Initial investment and operational costs drive user decisions. Diesel generators cost ~¥60,000 for a 100kW domestic model but face volatile fuel prices—e.g., a ¥170/ton diesel hike in 2026 directly raised operating costs. Natural gas units, though pricier upfront, benefit from stable fuel prices (e.g., ¥4.06/m³ in Bengbu) and lower maintenance needs, reducing lifecycle costs by 15–20%.

Policy incentives and carbon revenues tilt the balance. Natural gas plants qualify for green certificates, renewable subsidies, and hydrogen-blending incentives to avoid carbon tariffs. Diesel units must bear costs for emissions upgrades and carbon capture, squeezing profits. Over 20 years, natural gas combined-cycle units cut levelized cost of electricity (LCOE) by ¥0.10–0.15/kWh versus diesel, especially in high-load scenarios (>60% capacity factor).

4. Balanced Pathways: Technological Upgrades and Scenario Adaptation

Diesel generators can evolve through hydrogen blending (10–20% H₂), boosting efficiency by 1.2% and cutting emissions by 18%. Smart IoT-based maintenance systems reduce downtime and extend lifespans. Natural gas units must expand applications:

• Grid peaking: Fast-start technologies (e.g., magnetic bearings cutting startup time to 5 minutes) meet grid flexibility demands.

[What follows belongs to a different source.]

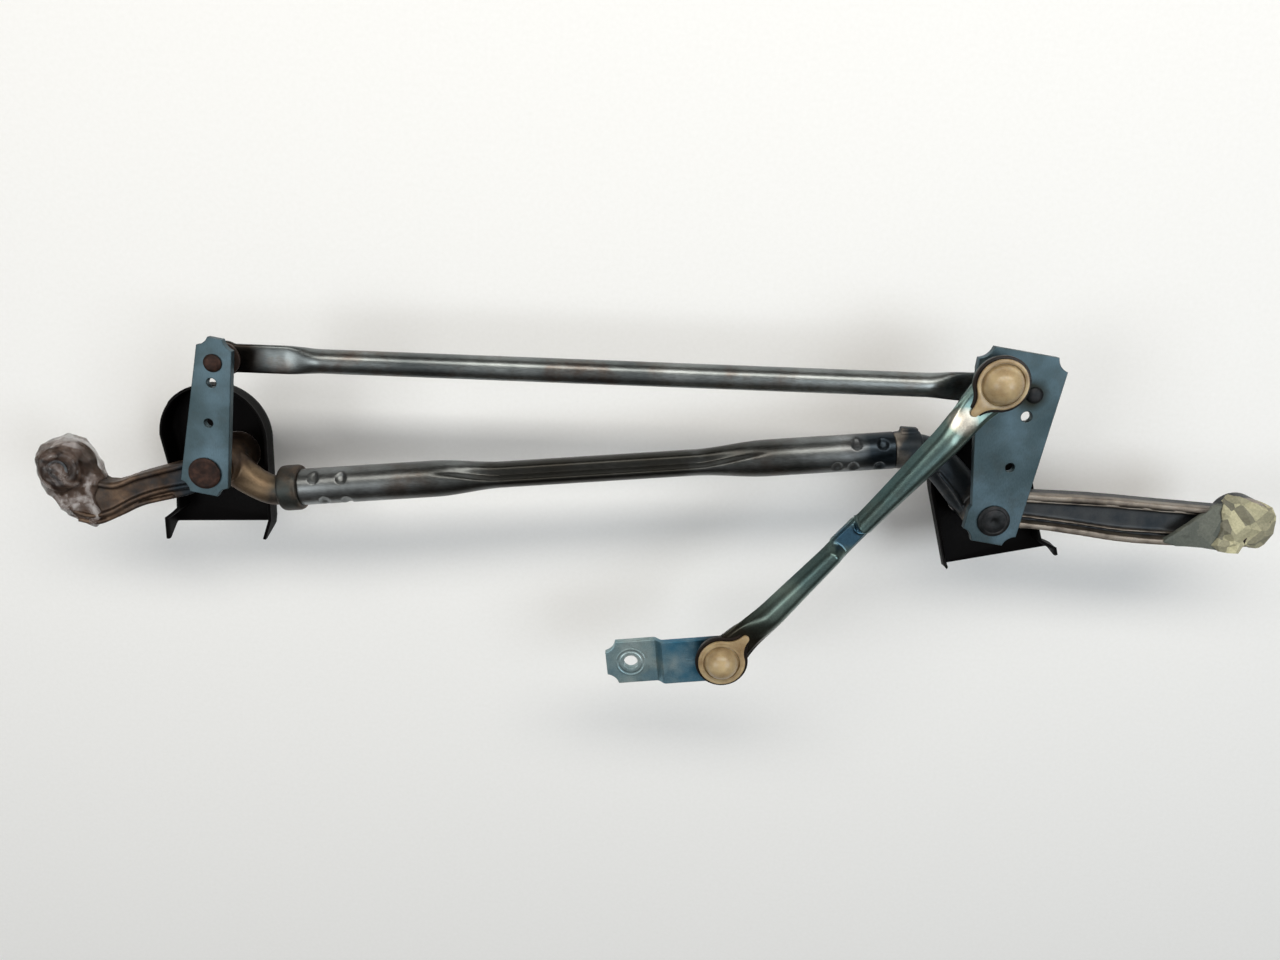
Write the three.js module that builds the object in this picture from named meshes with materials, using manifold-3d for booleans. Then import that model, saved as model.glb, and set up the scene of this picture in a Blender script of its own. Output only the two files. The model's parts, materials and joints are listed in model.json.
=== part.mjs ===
// Windshield wiper linkage of a car: a tubular frame with a cast pivot housing at each end, two
// pivot shafts with levers, the rod that couples them, and the drive link and crank to the motor.
//
// Millimetres. The drawing frame has X from the left pivot to the right pivot, Z along the pivot
// shafts with the levers on top, and Z = 0 at the axis of the frame tube. The finished group is
// moved so that the origin lies on the bolt axis of the left mounting eye.

import * as THREE from 'three';
import { mergeVertices } from 'three/addons/utils/BufferGeometryUtils.js';
import Module from 'manifold-3d';

const wasm = await Module();
wasm.setup();

// ---------------------------------------------------------------- driving dimensions

const GAP = 0.3; // between pieces that touch or fit together

// linkage
const PIVOT_SPACING = 454;
const LEVER_ANGLE = 82; // of the line from each pivot to its rod ball
const LEFT_ARM = 65; // left pivot to rod ball
const RIGHT_ARM = 75; // right pivot to rod ball
const DRIVE_ARM = 82; // right pivot to drive ball
const DRIVE_ARM_ANGLE = 98.5;
const LINK_LENGTH = 223; // ball to ball
const LINK_ANGLE = 232;
const CRANK_THROW = 55; // ball to motor shaft
const CRANK_ANGLE = 192.7;

// levels along Z
const PLATE = 4.5; // thickness of levers and crank
const LEVER_TOP = 26;
const LEVER_BOTTOM = LEVER_TOP - PLATE;
const ROD_LEVEL = 8; // centres of the rod's balls
const DRIVE_LEVEL = 36.5; // centres of the drive link's balls
const BARREL_TOP = 14;
const BARREL_BOTTOM = -35;

// pivots
const SHAFT_R = 6;
const SHAFT_HEAD_R = 9.2;
const SHAFT_TIP = -66;
const BUSH_R = 8.2;
const BARREL_R = 12.5;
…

• Industrial distributed energy: Small gas engines paired with absorption chillers enable energy cascading in parks and factories.

Policy-market synergy is critical. Strengthen carbon trading to mandate diesel emissions cuts, while funding R&D for natural gas hydrogen storage and CCUS to lower lifecycle costs. Ultimately, diesel and natural gas generators will coexist in niche roles: diesel for remote emergencies and military field operations, natural gas for urban peaking, regional grids, and industrial trigeneration, driving a sustainable energy transition.

Conclusion
Low-carbon transition demands dynamic balance, not binary choices. Diesel generators’ "resilience" and natural gas units’ "efficiency" are complementary, not competitive. As hydrogen tech matures and carbon pricing evolves, both will find new synergy in reducing lifecycle emissions and optimizing energy use, shaping a diversified, sustainable energy future.